From the records below, extract only the lines running from the line with "Keep writing the" to the line with "return x * math.cos(angle)", both lines included, reproducing them exactly.

---- SUPPLIED DATA

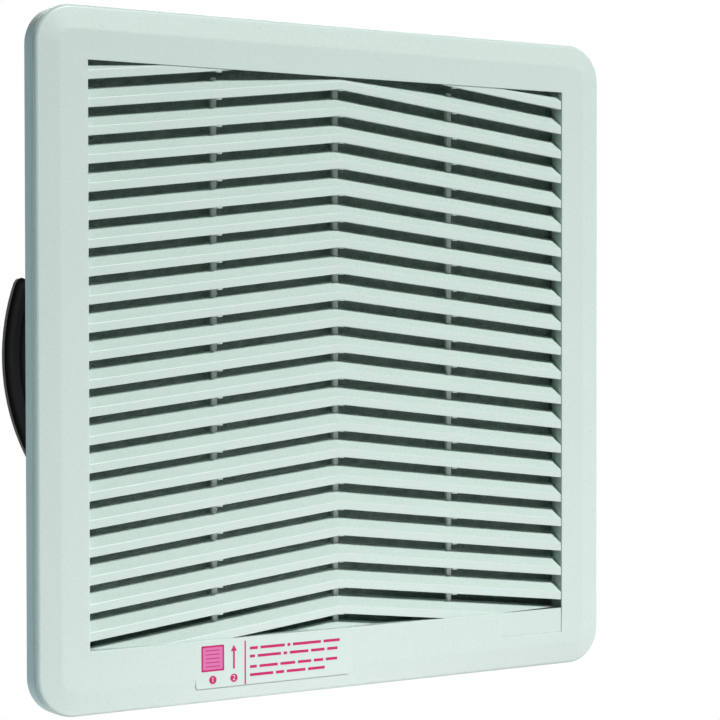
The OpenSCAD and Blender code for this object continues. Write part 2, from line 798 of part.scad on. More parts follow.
module finger_guard()
  color([0.10, 0.10, 0.105]) {
    for (i = [0:guard_rings - 1])
      spun($fn = 40) translate([guard_in_r + i * guard_pitch, guard_y + guard_bar_r + wire_r - 0.5])
        circle(wire_r, $fn = 16);
    for (a = [ear_at:90:360]) round_y(a) {
      translate([guard_in_r - 2, guard_y - guard_bar_r, -guard_bar_r])
        cube([guard_screw_at - guard_eye_r + 1 - guard_in_r + 2, 2 * guard_bar_r, 2 * guard_bar_r]);
      translate([guard_screw_at, guard_y, 0]) difference() {
        rotate([-90, 0, 0]) translate([0, 0, -guard_bar_r])
          cylinder(h = 2 * guard_bar_r, r = guard_eye_r, $fn = 32);
        rotate([-90, 0, 0]) translate([0, 0, -5]) cylinder(h = 10, r = hole_r, $fn = 32);
      }
    }
  }

module guard_screws()
  color([0.70, 0.71, 0.73])
    for (a = [ear_at:90:360]) round_y(a)
      translate([guard_screw_at, guard_y + guard_bar_r, 0]) rotate([-90, 0, 0])
        pan_screw(screw_r, 2 * guard_bar_r + fan_rim_t);

module terminal_box()
  color([0.72, 0.79, 0.77])
    translate([box_x, 0, box_z]) difference() {
      union() {
        difference() {
          slab(tray_back_y, box_back_y) soft_square(box_w / 2, 3);
          slab(tray_back_y + box_t, box_back_y + 1) soft_square(box_w / 2 - box_t, 2);
        }
        for (s = [-1, 1])
          bar_y(s * lid_screw_at, s * lid_screw_at, tray_back_y + box_t - eps, box_back_y - eps, lid_boss_r);
      }
      translate([0, gland_y, -box_w / 2 - 1]) cylinder(h = box_t + 2, r = gland_r + snug);
      for (s = [-1, 1])
        bar_y(s * lid_screw_at, s * lid_screw_at, box_back_y - 8, box_back_y + 1, lid_screw_r + snug);
    }

module box_cover()
  color([0.72, 0.79, 0.77])
    translate([box_x, 0, box_z]) difference() {
      union() {
        slab(box_back_y, box_back_y + box_lid_t) soft_square(box_w / 2, 3);
        slab(box_back_y - 2, box_back_y + 1) difference() {
          soft_square(box_w / 2 - box_t - seat, 2 - seat);
          soft_square(box_w / 2 - 2 * box_t, 1);
        }
      }
      for (s = [-1, 1]) {
        bar_y(s * lid_screw_at, s * lid_screw_at, box_back_y - 3, box_back_y, lid_boss_r + seat);
        bar_y(s * lid_screw_at, s * lid_screw_at, box_back_y - 1, box_back_y + box_lid_t + 1, lid_screw_r + 0.2);
      }
    }

module box_screws()
  color([0.70, 0.71, 0.73])
    for (s = [-1, 1])
      translate([box_x + s * lid_screw_at, box_back_y + box_lid_t, box_z + s * lid_screw_at])
        rotate([-90, 0, 0]) pan_screw(lid_screw_r, 8);

block_z = box_z + box_w / 2 - box_t - block_h / 2 - 7;
pole_pitch = block_w / (poles + 0.5);

module terminal_block()
  color([0.85, 0.85, 0.80])
    difference() {
      translate([box_x - block_w / 2, tray_back_y + box_t, block_z - block_h / 2])
        cube([block_w, block_d, block_h]);
      for (i = [0:poles - 1]) {
        x = box_x + (i - (poles - 1) / 2) * pole_pitch;
        bar_y(x, block_z, tray_back_y + box_t + 6, tray_back_y + box_t + block_d + 1, 2.4);
        translate([x, tray_back_y + box_t + 4, block_z - block_h / 2 - 1])
          cylinder(h = block_h + 2, r = 1.6);
      }
    }

module terminal_screws()
  color([0.75, 0.72, 0.55])
    for (i = [0:poles - 1])
      translate([box_x + (i - (poles - 1) / 2) * pole_pitch, tray_back_y + box_t + 6, block_z])
        rotate([-90, 0, 0]) difference() {
          cylinder(h = 4, r = 2.3);
          translate([-3, -0.4, 3]) cube([6, 0.8, 2]);
        }

gland_z = box_z - box_w / 2;

// Cable gland through the box's lower wall, its mouth downwards
module gland_body()
  color([0.55, 0.57, 0.58])
    translate([box_x, gland_y, gland_z])
      difference() {
        union() {
          translate([0, 0, -4]) cylinder(h = 4, r = gland_hex_r, $fn = 6);
          translate([0, 0, -gland_l]) cylinder(h = gland_l + box_t + 3, r = gland_r);
        }
        translate([0, 0, -gland_l - 1]) cylinder(h = gland_l + box_t + 5, r = cable_r);
      }

module gland_nut()
  color([0.55, 0.57, 0.58])
    translate([box_x, gland_y, gland_z])
      difference() {
        union() {
          translate([0, 0, -gland_l - 1.5]) cylinder(h = gland_l - 4 + 1.5 - seat, r = gland_hex_r, $fn = 12);
          translate([0, 0, -gland_l - 4]) cylinder(h = 2.5 + eps, r1 = gland_hex_r - 3, r2 = gland_hex_r - 1);
        }
        translate([0, 0, -gland_l]) cylinder(h = gland_l, r = gland_r + snug);
        translate([0, 0, -gland_l - 5]) cylinder(h = 6, r = cable_r);
      }

front_cover();
latch_tongue();
filter_mat();
filter_grid();
panel_frame();
panel_seal();
clip_saddles();
clip_rivets();
panel_clip_left();
panel_clip_right();
panel_clip_top();
panel_clip_bottom();
fan_duct();
duct_screws();
fan_housing();
motor_mount();
fan_screws();
fan_nuts();
stator_core();
stator_winding();
bearing_front();
bearing_rear();
motor_shaft();
retaining_ring();
rotor_can();
impeller();
finger_guard();
guard_screws();
terminal_box();
box_cover();
box_screws();
terminal_block();
terminal_screws();
gland_body();
gland_nut();
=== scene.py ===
"""Looks of a louvred filter fan: the moulded front, its label and the finish of every piece."""

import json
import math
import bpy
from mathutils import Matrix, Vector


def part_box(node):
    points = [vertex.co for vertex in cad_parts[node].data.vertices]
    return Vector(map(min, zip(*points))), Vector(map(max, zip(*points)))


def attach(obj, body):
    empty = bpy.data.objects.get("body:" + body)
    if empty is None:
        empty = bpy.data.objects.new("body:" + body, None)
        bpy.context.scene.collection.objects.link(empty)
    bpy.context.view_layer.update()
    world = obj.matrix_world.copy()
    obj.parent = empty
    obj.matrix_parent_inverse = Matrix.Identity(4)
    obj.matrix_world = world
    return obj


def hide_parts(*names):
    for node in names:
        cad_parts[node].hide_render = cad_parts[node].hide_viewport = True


bl_info = {
    "name": "Louvred filter fan",
    "version": (1, 0, 0),
    "blender": (4, 5, 0),
    "location": "View3D > Sidebar > Filter fan",
    "description": "Builds the moulded front, the label and the finishes of a filter fan",
    "category": "Object",
}

import bmesh
import bpy
from mathutils import Matrix, Vector

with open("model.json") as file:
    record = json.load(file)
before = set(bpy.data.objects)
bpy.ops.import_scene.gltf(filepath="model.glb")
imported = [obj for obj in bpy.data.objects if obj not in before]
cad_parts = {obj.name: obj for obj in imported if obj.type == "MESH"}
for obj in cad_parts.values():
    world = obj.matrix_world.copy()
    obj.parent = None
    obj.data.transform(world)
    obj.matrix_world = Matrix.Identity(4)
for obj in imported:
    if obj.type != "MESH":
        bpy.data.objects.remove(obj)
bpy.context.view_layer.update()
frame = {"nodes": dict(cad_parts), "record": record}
cover_low, cover_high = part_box("front_cover")

MM = 0.001
HALF = cover_high.x
FACE_Y = cover_low.y
# Points closer than this are one, and places closer than NEAR count as the same place
SAME = 1e-6
NEAR = 1e-5
WHITE = (1.0, 1.0, 1.0, 1.0)
# Stands a sheet that lies in X and Y upright on the face
UPRIGHT = Matrix.Rotation(math.radians(90), 4, "X")


# Sizes and colours that a user would change


def length(name, description, default):
    return bpy.props.FloatProperty(
        name=name, description=description, default=default * MM, min=0.0, unit="LENGTH"
    )


def colour(name, description, default):
    return bpy.props.FloatVectorProperty(
        name=name, description=description, default=default, size=3, min=0.0, max=1.0, subtype="COLOR"
    )


def power(name, description, default):
    return bpy.props.FloatProperty(name=name, description=description, default=default, min=0.0, unit="POWER")


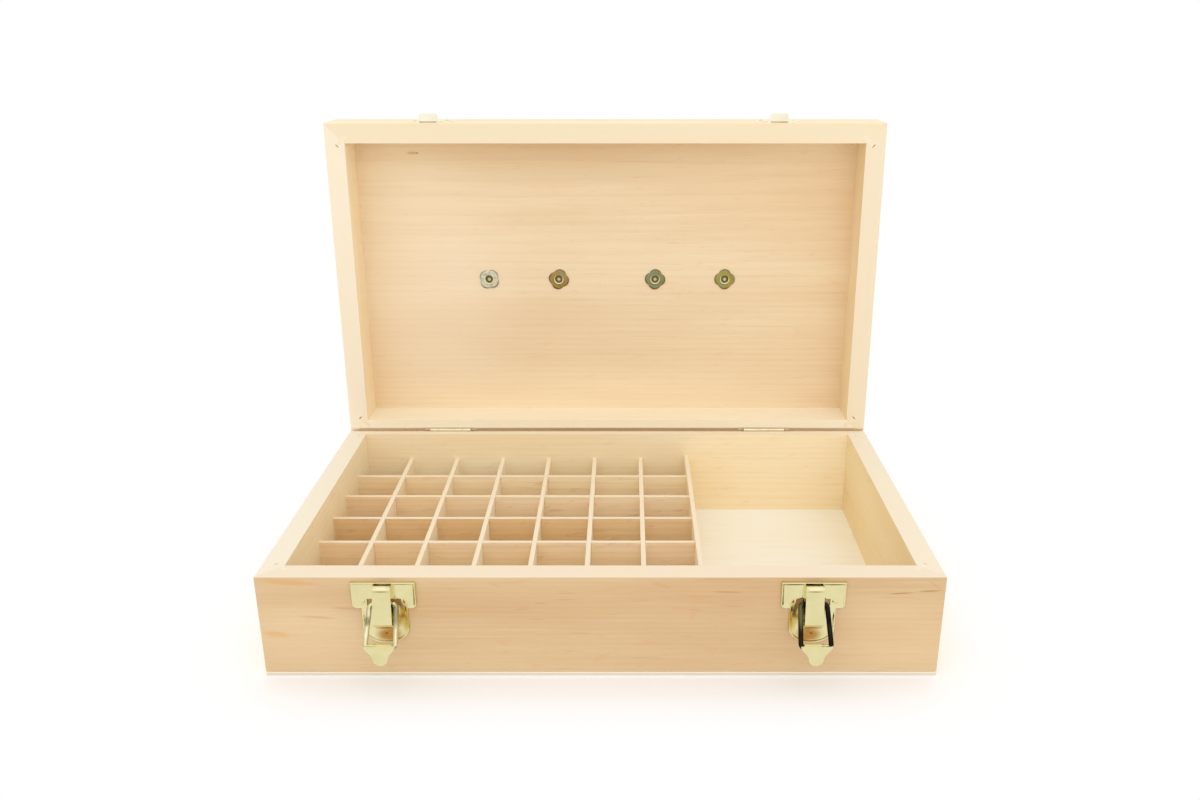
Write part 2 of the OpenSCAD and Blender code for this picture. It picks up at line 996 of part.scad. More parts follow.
// A bracket on the shut lid: a strip with round ends and a saddle over the rod.
module handle_bracket(side) {
    color(brass)
        opened()
            translate([side * bracket_x, 0, panel_top_z])
                difference() {
                    union() {
                        bracket_strip();
                        translate([-saddle_l / 2, 0, rod_z])
                            along_x(saddle_l, saddle_out_r);
                        translate([-saddle_l / 2, -saddle_out_r, 0])
                            cube([saddle_l, 2 * saddle_out_r, rod_z]);
                    }
                    translate([-saddle_l / 2 - cut, 0, rod_z])
                        along_x(saddle_l + 2 * cut, saddle_in_r);
                    translate([-saddle_l / 2 - cut, -saddle_in_r, bracket_t])
                        cube([saddle_l + 2 * cut, 2 * saddle_in_r, rod_z - bracket_t]);
                    translate([-case_w / 2, -case_w / 2, -case_w])
                        cube([case_w, case_w, case_w]);
                    for (s = [-1, 1])
                        translate([s * bracket_pitch / 2, 0, -cut])
                            cylinder(h = bracket_t + 2 * cut, r = screw_r + fit_gap);
                }
}

module bracket_strip() {
    for (s = [-1, 1])
        translate([s * bracket_pitch / 2, 0, 0])
            cylinder(h = bracket_t, r = bracket_w / 2);
    translate([-bracket_pitch / 2, -bracket_w / 2, 0])
        cube([bracket_pitch, bracket_w, bracket_t]);
}

module handle_bail() {
    color(brass)
        opened()
            translate([0, 0, panel_top_z + rod_z])
                bail_rod();
}

// The rod in plan: pins out through the saddles, legs towards the hinges, a grip.
module bail_rod() {
    bend = 2 * rod_r;
    for (s = [-1, 1]) {
        rod([s * (bail_half + bend), 0], [s * (bracket_x + saddle_l / 2 + pin_out), 0]);
        rod_bend([s * (bail_half + bend), bend], bend, s > 0 ? 180 : 270);
        rod([s * bail_half, bend], [s * bail_half, bail_reach - bend]);
        rod_bend([s * (bail_half - bend), bail_reach - bend], bend, s > 0 ? 0 : 90);
    }
    rod([bend - bail_half, bail_reach], [bail_half - bend, bail_reach]);
}

module rod(a, b) {
    d = b - a;
    translate([a[0], a[1], 0])
        rotate([0, 0, atan2(d[1], d[0])])
            along_x(norm(d), rod_r);
}

module rod_bend(c, r, a0) {
    translate([c[0], c[1], 0])
        rotate([0, 0, a0])
            rotate_extrude(angle = 90)
                translate([r, 0])
                    circle(r = rod_r);
}

base_front_rail();
base_back_rail();
base_side_rail(-1);  // base_left_rail
base_side_rail(1);  // base_right_rail
base_corner_splines();
bottom_panel();
long_divider(1);  // long_divider_1
long_divider(2);  // long_divider_2
long_divider(3);  // long_divider_3
long_divider(4);  // long_divider_4
long_divider(5);  // long_divider_5
long_divider(6);  // long_divider_6
cross_divider(1);  // cross_divider_1
cross_divider(2);  // cross_divider_2
cross_divider(3);  // cross_divider_3
cross_divider(4);  // cross_divider_4
cross_divider(5);  // cross_divider_5
compartment_partition();
lid_front_rail();
lid_back_rail();
lid_side_rail(-1);  // lid_left_rail
lid_side_rail(1);  // lid_right_rail
lid_corner_splines();
lid_panel();
hinge_base_leaf(-1);  // left_hinge_base_leaf
hinge_lid_leaf(-1);  // left_hinge_lid_leaf
hinge_pin(-1);  // left_hinge_pin
hinge_base_leaf(1);  // right_hinge_base_leaf
hinge_lid_leaf(1);  // right_hinge_lid_leaf
hinge_pin(1);  // right_hinge_pin
latch_plate(-1);  // left_latch_plate
latch_strap(-1);  // left_latch_strap
latch_rivets(-1);  // left_latch_rivets
latch_loop(-1, brass);  // left_latch_loop
latch_lever(-1);  // left_latch_lever
latch_plate(1);  // right_latch_plate
latch_strap(1);  // right_latch_strap
latch_rivets(1);  // right_latch_rivets
latch_loop(1, dark_steel);  // right_latch_loop
latch_lever(1);  // right_latch_lever
keeper(-1);  // left_keeper
keeper_rivets(-1);  // left_keeper_rivets
keeper(1);  // right_keeper
keeper_rivets(1);  // right_keeper_rivets
t_nuts();
handle_screws();
handle_bracket(-1);  // left_handle_bracket
handle_bracket(1);  // right_handle_bracket
handle_bail();
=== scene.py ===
import json
import math

import bpy
import numpy as np
from mathutils import Matrix, Vector
from mathutils.geometry import tessellate_polygon


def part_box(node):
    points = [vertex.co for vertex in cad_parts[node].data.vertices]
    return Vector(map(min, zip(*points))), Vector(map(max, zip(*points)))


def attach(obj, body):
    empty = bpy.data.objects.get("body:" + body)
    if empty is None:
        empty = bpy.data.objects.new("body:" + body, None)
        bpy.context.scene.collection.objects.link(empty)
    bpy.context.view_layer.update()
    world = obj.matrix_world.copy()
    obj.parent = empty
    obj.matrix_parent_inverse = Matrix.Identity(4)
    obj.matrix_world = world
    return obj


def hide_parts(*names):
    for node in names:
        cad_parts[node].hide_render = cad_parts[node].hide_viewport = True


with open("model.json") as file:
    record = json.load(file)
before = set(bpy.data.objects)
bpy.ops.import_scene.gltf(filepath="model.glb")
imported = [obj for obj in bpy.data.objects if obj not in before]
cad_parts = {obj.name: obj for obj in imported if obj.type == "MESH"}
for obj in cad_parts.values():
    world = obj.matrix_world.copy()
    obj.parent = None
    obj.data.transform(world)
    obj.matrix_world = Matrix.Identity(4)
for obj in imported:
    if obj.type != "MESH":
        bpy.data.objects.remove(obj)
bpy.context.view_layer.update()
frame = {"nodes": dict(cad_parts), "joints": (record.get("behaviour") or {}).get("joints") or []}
NODES = frame["nodes"]

# ---- sizes, most of them taken from the frame ----


def joint(name):
    """The frame's joint of that name."""
    return next(found for found in frame["joints"] if found["name"] == name)


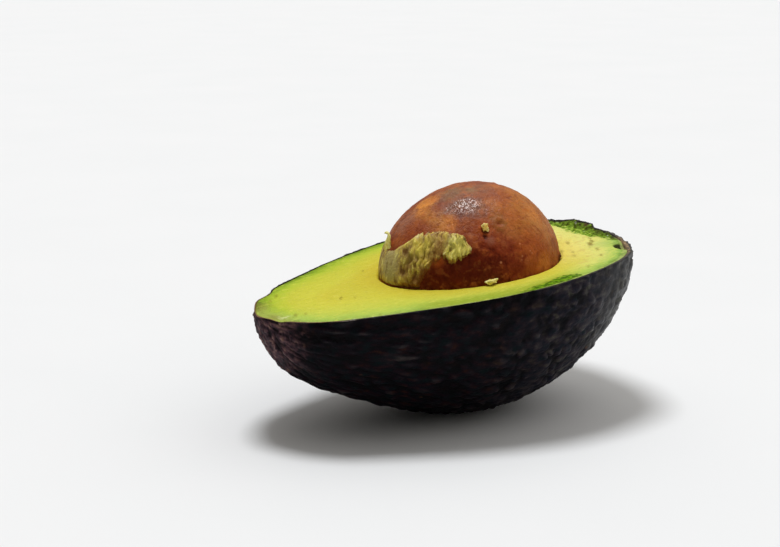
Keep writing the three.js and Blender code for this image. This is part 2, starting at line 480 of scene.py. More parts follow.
def torn(points, from_skin):
    """How torn the flesh is, 0 to 1: a ragged band inside the rim, TEAR_EDGE gives its width at each y."""
    x, y, _ = points.T
    reach = np.interp(y, *np.array(TEAR_EDGE).T) + 1.5 * waves(points, (2.2, 2.8, 2.0), layers=3, seed=12.0)
    band = ease(from_skin, reach + 0.5, reach - 0.5)
    return band * ease(x, 84.0, 90.0) * ease(y, 21.0, 15.0) * ease(y, -19.0, -14.0)


def turned(x, y, angle):
    """How far along a line at this angle, and how far across it."""
    return x * math.cos(angle) + y * math.sin(angle), y * math.cos(angle) - x * math.sin(angle)


def pit(x, y):
    along, across = turned(x - PIT_AT[0], y - PIT_AT[1], PIT_TURN)
    return np.exp(-(((along / PIT_HALF[0]) ** 2 + (across / PIT_HALF[1]) ** 2) ** 1.5))


x, y = points[:, 0], points[:, 1]
tear = torn(points, from_skin) * on_face
height = 0.12 * waves(points, (16.0, 8.0, 8.0), layers=2, seed=2.0)
height += 0.05 * waves(points, (5.0, 0.7, 1.0), layers=3, seed=5.0)
height += 0.06 * waves(points, (2.4, 1.6, 1.0), layers=2, seed=6.0)
height += tear * (0.55 * waves(points, (1.7, 2.4, 1.0), layers=4, seed=9.0) - 0.2)
height += knife_step(x, y) * (1.0 - ease(from_skin, 0.8, 3.0)) - pit(x, y) - stem_notch(x, y)
height -= 0.15 * (1.0 - ease(from_skin, 0.0, 0.4)) + 0.35 * (1.0 - ease(from_seed, 0.0, 0.7))
points[:, 2] += height * on_face
lay_down(flesh, points, floor=wall * (inward < IN_HOLLOW), from_skin=from_skin, from_seed=from_seed,
         torn=tear, pit=ease(pit(x, y), 0.25, 0.6) * on_face)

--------

• SOLVED EXERCISE:
Keep writing the three.js and Blender code for this image. This is part 2, starting at line 480 of scene.py. More parts follow.
def torn(points, from_skin):
    """How torn the flesh is, 0 to 1: a ragged band inside the rim, TEAR_EDGE gives its width at each y."""
    x, y, _ = points.T
    reach = np.interp(y, *np.array(TEAR_EDGE).T) + 1.5 * waves(points, (2.2, 2.8, 2.0), layers=3, seed=12.0)
    band = ease(from_skin, reach + 0.5, reach - 0.5)
    return band * ease(x, 84.0, 90.0) * ease(y, 21.0, 15.0) * ease(y, -19.0, -14.0)


def turned(x, y, angle):
    """How far along a line at this angle, and how far across it."""
    return x * math.cos(angle) + y * math.sin(angle), y * math.cos(angle) - x * math.sin(angle)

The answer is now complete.